The blog notes that the SEC has not released its proposed board diversity rules and that it remains to be seen whether persons with disabilities will be included in those rules.  However, as I blogged a few months ago, in setting board diversity targets in its own voting policies, BlackRock specifically included individuals with disabilities in the category of “underrepresented groups.”

John Jenkins

February 17, 2022

Auditor Tenure: The Century Club

This Audit Analytics blog reviews the tenure of public company auditors, and notes that for Russell 3000 companies, the average tenure of their outside auditors depends a lot on their size. As of 2021, large accelerated filers in the Russell 3000 retain an outside audit firm for an average of 22 years, with a median of 17 years. Accelerated filers and non-accelerated filers both average about 12 years, but the medians differ pretty dramatically. Accelerated filers retain their audit firms for a median of 8 years, while non-accelerated filers retain their for a median of 3 years.

The more interesting data in the blog addresses the number of companies that have retained the same outside auditor for over 100 years. A total of 18 companies are members of this particular century club. Procter & Gamble leads the way – it has retained Deloitte since 1890. Another Buckeye State company, Goodyear, is right behind P&G. The tire giant has retained PwC since 1898.

In fact, I just noticed this as I was drafting this blog, but Ohio companies really have a thing for long relationships with their auditors. Five of the top ten members of the century club are headquartered in Ohio. In addition to P&G and Goodyear, Cleveland-based Sherwin Williams, Canton-based Timken, & Toledo-based Dana all have had the same auditor for more than a century. I guess I shouldn’t be surprised that my home state is so well represented – Audit Analytics says that 78% of the companies that have retained their auditors for more than 100 years are in manufacturing.

John Jenkins

February 16, 2022

Rule 10b5-1: The Limits of an Affirmative Defense

The SEC has proposed significant changes to Rule 10b5-1 that may make complying with its requirements much more challenging. But despite a lot of commentary to the contrary from the chattering classes, the existing rule is far from a “get out of jail free” card.

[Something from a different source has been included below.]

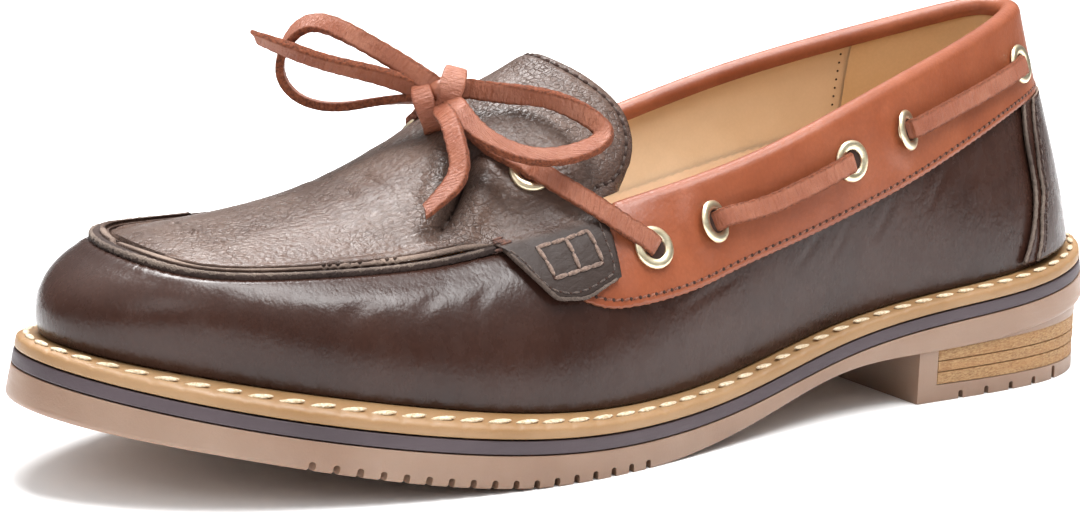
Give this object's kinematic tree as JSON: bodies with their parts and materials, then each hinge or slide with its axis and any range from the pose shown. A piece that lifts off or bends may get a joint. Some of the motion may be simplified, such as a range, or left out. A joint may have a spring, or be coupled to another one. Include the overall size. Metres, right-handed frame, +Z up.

In that regard, the Fourth Circuit’s decision in KBC Asset Management NV v. DXC Technology Co., 19 F.4th 601 (4th Cir. 2021), highlights some potentially significant limitations on the protection provided under Rule 10b5-1. This excerpt from “The 10b-5 Daily’s” recent blog on the decision indicates that one of those limitations may arise from the rule’s status as an affirmative defense:

The defendants also argued that any inference of scienter should be negated by the fact that all of the trades were done pursuant to Rule 10b5-1 trading plans. The Fourth Circuit concluded that it could not consider the impact of the trading plans because the record was “silent as to when [the CEO and CFO] entered their plans.” If the plans had been entered into during the class period, they would not “mitigate a suggestion of motive for suspicious trading.” Interestingly, the court also noted in a footnote that it was not clear whether it could consider the trading plans “as an affirmative defense at the motion-to-dismiss stage.”

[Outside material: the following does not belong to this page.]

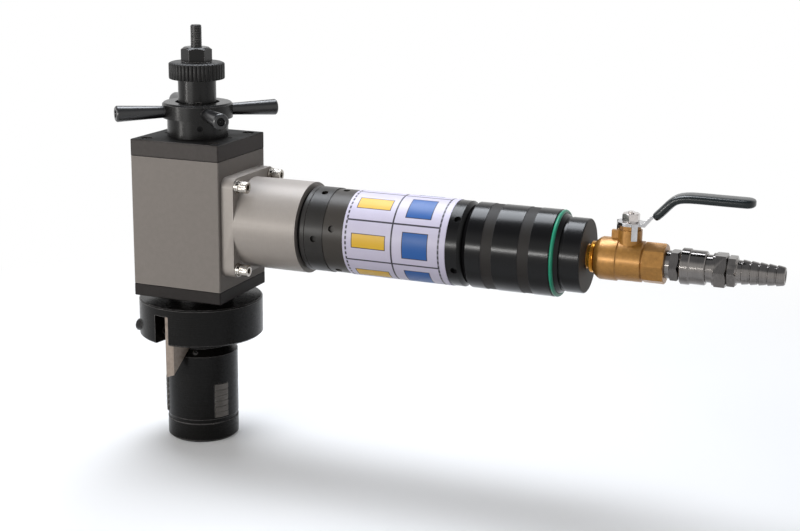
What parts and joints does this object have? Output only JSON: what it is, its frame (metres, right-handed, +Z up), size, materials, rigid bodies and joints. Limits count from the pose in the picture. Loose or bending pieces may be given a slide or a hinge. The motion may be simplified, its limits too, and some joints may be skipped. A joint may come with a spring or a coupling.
{
  "type": "pipe cutting and chamfering machine",
  "caption": "Air-driven portable pipe facing and bevelling machine with an expanding inner mandrel, a rotating tool head, a star-handle feed and a motor with a lever valve.",
  "frame": {"origin": "on the spindle axis, at mid height of the clamping jaws", "axes": "+Z up along the spindle towards the draw nut, +X along the motor towards the hose tail, +Y to the side away from the viewer"},
  "size_m": [0.5829, 0.1138, 0.3829],
  "materials": {
    "blasted_body": "bead blasted and hard coated, warm grey",
    "charcoal_plate": "fine blasted, charcoal anodised",
    "black_casing": "turned, black anodised, soft streak highlights",
    "black_steel": "turned, black oxide, lightly oiled",
    "bright_steel": "turned bright",
    "gear_steel": "ground tooth flanks, oiled",
    "bearing_steel": "ground and polished",
    "tool_steel": "ground, slightly brown",
    "stainless_screws": "bright stainless",
    "printed_wrap": "satin printed film",
    "teal_rubber": "moulded, satin",
    "cast_brass": "fine cast skin",
    "bright_brass": "turned bright",
    "nickel": "bright nickel plate",
    "zinc_plate": "zinc plated sheet",
    "dark_vinyl": "dipped, semi-gloss",
    "vane_composite": "laminated fibre, dull"
  },
  "bodies": {
    "mandrel": {"mandrel_shaft": "bright_steel", "jaw_carrier": "black_steel", "feed_sleeve": "black_steel", "knurled_ring": "black_steel"},
    "draw_nut": {"draw_nut": "black_steel"},
    "draw_bar": {"draw_bar": "black_steel"},
    "jaw_1": {"jaw_1": "gear_steel"},
    "jaw_2": {"jaw_2": "gear_steel"},
    "jaw_3": {"jaw_3": "gear_steel"},
    "housing": {"gearbox_block": "blasted_body", "top_plate": "charcoal_plate", "bottom_plate": "charcoal_plate", "plate_screws": "black_steel", "hub_base_ring": "black_steel", "guide_screw": "black_steel", "hub_snap_ring": "gear_steel", "spindle_bearing_outers": "bearing_steel", "motor_flange": "blasted_body", "flange_screws": "stainless_screws", "motor_bearing_outers": "bearing_steel", "ring_gear": "gear_steel", "front_casing_ring": "black_casing", "motor_casing": "black_casing", "wrap_sleeve": "printed_wrap", "grip_sleeve": "black_casing", "motor_liner": "gear_steel", "motor_end_plates": "gear_steel", "o_ring": "teal_rubber", "end_cap": "black_casing", "valve_body": "cast_brass", "valve_nipple": "bright_brass", "coupler_plug": "nickel"},
    "feed_hub": {"feed_hub": "black_steel", "feed_handles": "black_steel", "handle_screws": "black_steel"},
    "spindle": {"spindle": "gear_steel", "bevel_gear": "gear_steel", "spindle_bearing_inners": "bearing_steel", "spindle_lock_nut": "black_steel", "tool_head": "black_steel", "tool_head_screws": "black_steel", "bevel_tool": "tool_steel", "facing_tool": "tool_steel", "tool_clamp_screws": "black_steel"},
    "pinion": {"bevel_pinion": "gear_steel", "pinion_bearing_inners": "bearing_steel"},
    "planet_1": {"planet_gear_1": "gear_steel"},
    "planet_2": {"planet_gear_2": "gear_steel"},
    "planet_3": {"planet_gear_3": "gear_steel"},
    "rotor": {"rotor": "gear_steel", "rotor_vanes": "vane_composite", "rotor_bearing_inners": "bearing_steel"},
    "valve_lever": {"valve_ball": "nickel", "valve_stem": "bright_brass", "valve_lever": "zinc_plate", "lever_grip": "dark_vinyl", "lever_nut": "zinc_plate"},
    "socket": {"socket_body": "nickel", "hose_tail": "nickel"},
    "socket_sleeve": {"socket_sleeve": "nickel"}
  },
  "joints": [
    {"name": "hub_turn", "type": "hinge", "parent": "housing", "child": "feed_hub", "pos_m": [0, 0, 0.267], "axis": [0, 0, 1], "range_deg": [-1, 2281]},
    {"name": "feed_slide", "type": "slide", "parent": "mandrel", "child": "housing", "axis": [0, 0, 1], "range_m": [0, 0.019]},
    {"name": "nut_turn", "type": "hinge", "parent": "mandrel", "child": "draw_nut", "pos_m": [0, 0, 0.3168], "axis": [0, 0, 1], "range_deg": [-1969, 3385]},
    {"name": "bar_slide", "type": "slide", "parent": "mandrel", "child": "draw_bar", "axis": [0, 0, 1], "range_m": [-0.0141, 0.0082]},
    {"name": "jaw_1_slide", "type": "slide", "parent": "mandrel", "child": "jaw_1", "axis": [0, 1, 0], "range_m": [-0.00301, 0.00176]},
    {"name": "jaw_2_slide", "type": "slide", "parent": "mandrel", "child": "jaw_2", "axis": [-0.866, -0.5, 0], "range_m": [-0.00301, 0.00176]},
    {"name": "jaw_3_slide", "type": "slide", "parent": "mandrel", "child": "jaw_3", "axis": [0.866, -0.5, 0], "range_m": [-0.00301, 0.00176]},
    {"name": "rotor_spin", "type": "hinge", "parent": "housing", "child": "rotor", "pos_m": [0.162, 0, 0.1695], "axis": [1, 0, 0], "continuous": true},
    {"name": "pinion_spin", "type": "hinge", "parent": "housing", "child": "pinion", "pos_m": [0.06, 0, 0.1695], "axis": [1, 0, 0], "continuous": true},
    {"name": "spindle_spin", "type": "hinge", "parent": "housing", "child": "spindle", "pos_m": [0, 0, 0.12], "axis": [0, 0, 1], "continuous": true},
    {"name": "planet_1_spin", "type": "hinge", "parent": "pinion", "child": "planet_1", "pos_m": [0.09, 0, 0.1845], "axis": [1, 0, 0], "continuous": true},
    {"name": "planet_2_spin", "type": "hinge", "parent": "pinion", "child": "planet_2", "pos_m": [0.09, -0.01299, 0.162], "axis": [1, 0, 0], "continuous": true},
    {"name": "planet_3_spin", "type": "hinge", "parent": "pinion", "child": "planet_3", "pos_m": [0.09, 0.01299, 0.162], "axis": [1, 0, 0], "continuous": true},
    {"name": "valve_turn", "type": "hinge", "parent": "housing", "child": "valve_lever", "pos_m": [0.4, 0, 0.1995], "axis": [0, 0, 1], "range_deg": [-90, 0]},
    {"name": "socket_swivel", "type": "hinge", "parent": "housing", "child": "socket", "pos_m": [0.46, 0, 0.1695], "axis": [1, 0, 0], "continuous": true},
    {"name": "sleeve_pull", "type": "slide", "parent": "socket", "child": "socket_sleeve", "axis": [1, 0, 0], "range_m": [0, 0.0045], "stiffness_N_per_m": 800}
  ],
  "couplings": [
    {"joint": "hub_turn", "follows": "feed_slide", "rad_per_m": 2094.4},
    {"joint": "nut_turn", "follows": "bar_slide", "rad_per_m": -4188.8},
    {"joint": "jaw_1_slide", "follows": "bar_slide", "ratio": 0.21256},
    {"joint": "jaw_2_slide", "follows": "bar_slide", "ratio": 0.21256},
    {"joint": "jaw_3_slide", "follows": "bar_slide", "ratio": 0.21256},
    {"joint": "pinion_spin", "follows": "rotor_spin", "ratio": 0.2},
    {"joint": "spindle_spin", "follows": "rotor_spin", "ratio": 0.1},
    {"joint": "planet_1_spin", "follows": "rotor_spin", "ratio": -0.53333},
    {"joint": "planet_2_spin", "follows": "rotor_spin", "ratio": -0.53333},
    {"joint": "planet_3_spin", "follows": "rotor_spin", "ratio": -0.53333}
  ]
}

The first statement by the Court isn’t surprising, given the fact that Rule 10b5-1 requires plans to entered into at a time when the insider does not have MNPI. However, the suggestion that Rule10b5-1’s status as an affirmative defense might preclude a court from considering it at the motion to dismiss stage is likely to raise a few eyebrows. Here’s the language of the footnote to which the 10b-5 Daily referred:

Although we have previously considered trading plans as an affirmative defense when reviewing an appeal from a dismissal for failure to state a claim under Rule 12(b)(6), see Yates, 744 F.3d at 891, Plaintiffs contend it would be inappropriate for us to do so here. See Opening Br. at 49 (citing Lefkoe v. Jos. A. Bank Clothiers, No. WMN-06-1892, 2007 WL 6890353, at *6 n.11 (D. Md. Sept. 10, 2007) (noting that “[r]aising the affirmative defense of trading under a 10b5–1 trading [plan] . . . is typically premature . . . in a motion to dismiss” (internal quotation marks omitted))).

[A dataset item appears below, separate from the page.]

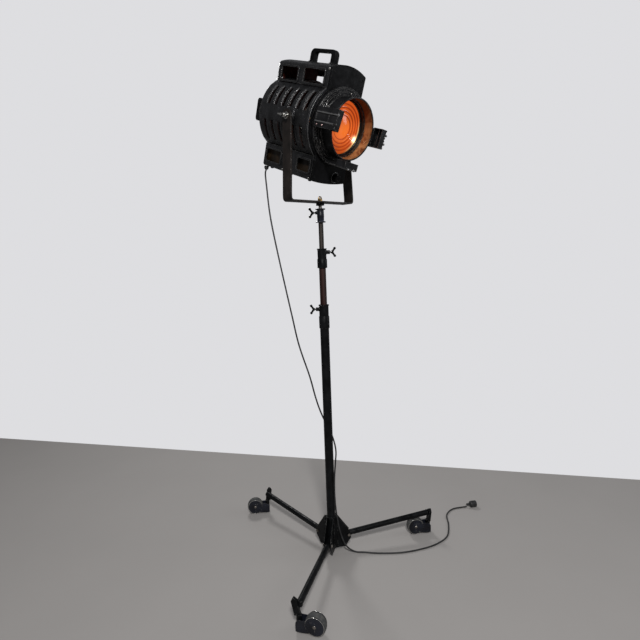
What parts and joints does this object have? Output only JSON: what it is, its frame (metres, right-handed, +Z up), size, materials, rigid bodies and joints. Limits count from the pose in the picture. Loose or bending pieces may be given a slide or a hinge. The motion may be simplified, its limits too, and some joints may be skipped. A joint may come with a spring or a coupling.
{
  "type": "stage spotlight on wheeled stand",
  "caption": "Stepped-lens stage spotlight in a tilting yoke on a telescopic stand with splayed legs and swivel castors.",
  "frame": {"origin": "the middle of the underside of the base hub, on the axis of the column, 17 mm above the floor", "axes": "+Z up the column, -Y the way the lens looks, X along the tilt pivots"},
  "size_m": [1.2137, 0.8913, 2.1396],
  "materials": {
    "casting_black": "crinkled black paint over cast and sheet metal, edges worn to grey",
    "bar_brown": "thin brown-black paint on flat steel bar",
    "stand_black": "smooth black paint, scuffed",
    "tube_brown": "dark brown bronzed steel tube",
    "steel_worn": "tarnished bare steel",
    "steel_bright": "bright plated steel",
    "brass_old": "aged brass",
    "wheel_dark": "dark painted pressed steel",
    "tyre_grey": "grey non-marking rubber",
    "flex_black": "black rubber flex",
    "lens_amber": "stepped pressed glass, glowing amber",
    "bulb_glass": "clear blown glass",
    "mirror_silver": "polished spherical mirror",
    "ceramic_cream": "glazed ceramic"
  },
  "bodies": {
    "base": {"base_hub": "stand_black", "lower_tube": "stand_black", "lower_clamp": "stand_black", "cable_run": "flex_black", "cable_plug": "flex_black", "leg_back": "stand_black", "leg_left": "stand_black", "leg_right": "stand_black", "leg_bolt_back": "steel_worn", "leg_bolt_left": "steel_worn", "leg_bolt_right": "steel_worn"},
    "middle_stage": {"middle_tube": "tube_brown", "middle_clamp": "stand_black"},
    "top_stage": {"upper_tube": "steel_worn", "top_socket": "stand_black"},
    "lower_thumbscrew": {"lower_clamp_screw": "stand_black"},
    "middle_thumbscrew": {"middle_clamp_screw": "stand_black"},
    "socket_thumbscrew": {"socket_screw": "stand_black"},
    "yoke_frame": {"yoke": "bar_brown", "spigot": "stand_black", "yoke_eye_nut": "brass_old", "cable_drop": "flex_black"},
    "head": {"drum_shell": "casting_black", "bonnet": "casting_black", "bottom_housing": "casting_black", "front_plate": "casting_black", "rear_plate": "casting_black", "carry_handle": "casting_black", "rear_grip": "casting_black", "cable_gland": "flex_black", "carriage_rail": "steel_worn", "door_hinge_pin": "steel_worn", "pivot_stud_left": "steel_bright", "pivot_stud_right": "steel_bright"},
    "pivot_nut_left": {"wing_nut_left": "steel_bright"},
    "pivot_nut_right": {"wing_nut_right": "steel_bright"},
    "lamp_unit": {"lamp_carriage": "steel_worn", "lamp_holder": "ceramic_cream", "lamp_bulb": "bulb_glass", "reflector": "mirror_silver"},
    "focus_drive": {"focus_screw": "steel_worn", "focus_knob": "casting_black"},
    "lens_door": {"lens_tube": "casting_black", "fresnel_lens": "lens_amber", "lens_ring": "brass_old", "runner_left": "casting_black", "runner_right": "casting_black", "runner_bottom": "casting_black"},
    "caster_back": {"caster_fork_back": "stand_black", "caster_axle_back": "steel_bright"},
    "wheel_back": {"wheel_hub_back": "wheel_dark", "tyre_back": "tyre_grey"},
    "caster_left": {"caster_fork_left": "stand_black", "caster_axle_left": "steel_bright"},
    "wheel_left": {"wheel_hub_left": "wheel_dark", "tyre_left": "tyre_grey"},
    "caster_right": {"caster_fork_right": "stand_black", "caster_axle_right": "steel_bright"},
    "wheel_right": {"wheel_hub_right": "wheel_dark", "tyre_right": "tyre_grey"}
  },
  "joints": [
    {"name": "lower_section_slide", "type": "slide", "parent": "base", "child": "middle_stage", "axis": [0, 0, 1], "range_m": [-0.14, 0.55]},
    {"name": "upper_section_slide", "type": "slide", "parent": "middle_stage", "child": "top_stage", "axis": [0, 0, 1], "range_m": [-0.095, 0.55]},
    {"name": "yoke_pan", "type": "hinge", "parent": "top_stage", "child": "yoke_frame", "pos_m": [0, 0, 1.483], "axis": [0, 0, 1], "range_deg": [-175, 175]},
    {"name": "head_tilt", "type": "hinge", "parent": "yoke_frame", "child": "head", "pos_m": [0, 0, 1.851], "axis": [-1, 0, 0], "range_deg": [-30, 50]},
    {"name": "lens_door_hinge", "type": "hinge", "parent": "head", "child": "lens_door", "pos_m": [0.15, -0.12427, 1.8065], "axis": [0, -0.3371, 0.9415], "range_deg": [0, 100]},
    {"name": "focus_slide", "type": "slide", "parent": "head", "child": "lamp_unit", "axis": [0, -0.9415, -0.3371], "range_m": [-0.09, 0.07]},
    {"name": "focus_knob_turn", "type": "hinge", "parent": "head", "child": "focus_drive", "pos_m": [0.036, -0.06305, 1.62661], "axis": [0, -0.9415, -0.3371], "range_deg": [-1280, 1000]},
    {"name": "lower_clamp_screw_turn", "type": "hinge", "parent": "base", "child": "lower_thumbscrew", "pos_m": [-0.03578, 0.03492, 1.095], "axis": [-0.7157, 0.6984, 0], "range_deg": [0, 270]},
    {"name": "middle_clamp_screw_turn", "type": "hinge", "parent": "middle_stage", "child": "middle_thumbscrew", "pos_m": [0.03578, -0.03492, 1.333], "axis": [0.7157, -0.6984, 0], "range_deg": [0, 270]},
    {"name": "socket_screw_turn", "type": "hinge", "parent": "top_stage", "child": "socket_thumbscrew", "pos_m": [-0.03578, 0.03492, 1.495], "axis": [-0.7157, 0.6984, 0], "range_deg": [0, 270]},
    {"name": "wing_nut_left_turn", "type": "hinge", "parent": "head", "child": "pivot_nut_left", "pos_m": [-0.17, 0, 1.851], "axis": [-1, 0, 0], "range_deg": [0, 270]},
    {"name": "wing_nut_right_turn", "type": "hinge", "parent": "head", "child": "pivot_nut_right", "pos_m": [0.17, 0, 1.851], "axis": [1, 0, 0], "range_deg": [0, 270]},
    {"name": "caster_swivel_back", "type": "hinge", "parent": "base", "child": "caster_back", "pos_m": [0, 0.478, 0.043], "axis": [0, 0, 1], "continuous": true},
    {"name": "wheel_spin_back", "type": "hinge", "parent": "caster_back", "child": "wheel_back", "pos_m": [-0.05111, 0.51652, 0.023], "axis": [-0.6018, -0.7986, 0], "continuous": true},
    {"name": "caster_swivel_left", "type": "hinge", "parent": "base", "child": "caster_left", "pos_m": [-0.41396, -0.239, 0.043], "axis": [0, 0, 1], "continuous": true},
    {"name": "wheel_spin_left", "type": "hinge", "parent": "caster_left", "child": "wheel_left", "pos_m": [-0.3849, -0.29602, 0.023], "axis": [0.891, 0.454, 0], "continuous": true},
    {"name": "caster_swivel_right", "type": "hinge", "parent": "base", "child": "caster_right", "pos_m": [0.41396, -0.239, 0.043], "axis": [0, 0, 1], "continuous": true},
    {"name": "wheel_spin_right", "type": "hinge", "parent": "caster_right", "child": "wheel_right", "pos_m": [0.36285, -0.20048, 0.023], "axis": [-0.6018, -0.7986, 0], "continuous": true}
  ],
  "couplings": [
    {"joint": "focus_knob_turn", "follows": "focus_slide", "rad_per_m": 247.37}
  ]
}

They may have a point. It is well established that we only consider affirmative defenses at this stage when facts sufficient to rule on the defense are apparent “on the face of the complaint.” Goodman v. Praxair, Inc., 494 F.3d 458, 464 (emphasis omitted) (quoting Richmond, Fredericksburg & Potomac R.R. v. Forst, 4 F.3d 244, 250 (4th Cir. 1993)).

As courts often do, the Fourth Circuit punted on the issue – but the precedent it cited suggests that it (and other courts) might be amenable to prohibiting the assertion of the affirmative defense in a motion to dismiss. For many users of Rule 10b5-1 plans, that kind of prohibition might be a very big deal. That’s because plaintiffs will have the opportunity to conduct potentially extensive and costly discovery before defendants will be able to raise a Rule 10b5-1 defense in their summary judgment motions.

John Jenkins

February 16, 2022

10b5-1 & Buybacks Proposals: The Comment Clock is Finally Running!

Speaking of Rule 10b5-1, the SEC’s proposed amendments to that rule and its proposed amendments to rules governing stock buybacks were finally published in the Federal Register yesterday – almost two months to the day after they were initially issued.  That means the 45-day comment period has officially commenced and that comments on both proposals will be due on April 1, 2022.

I still haven’t seen an explanation for the delay in publication – although given the initial objections about the short comment period established for these proposals, I don’t think anyone’s likely to complain about it. In any event, commenters haven’t waited to weigh in on the proposals, particularly the 10b5-1 proposal, which is far outpacing its stock buyback companion in terms of the number of comments received.

As Liz blogged last week, the SEC may be getting a little frustrated with having to wait for the Federal Register, because it has changed its approach to calculating the comment period in its most recent series of rule proposals.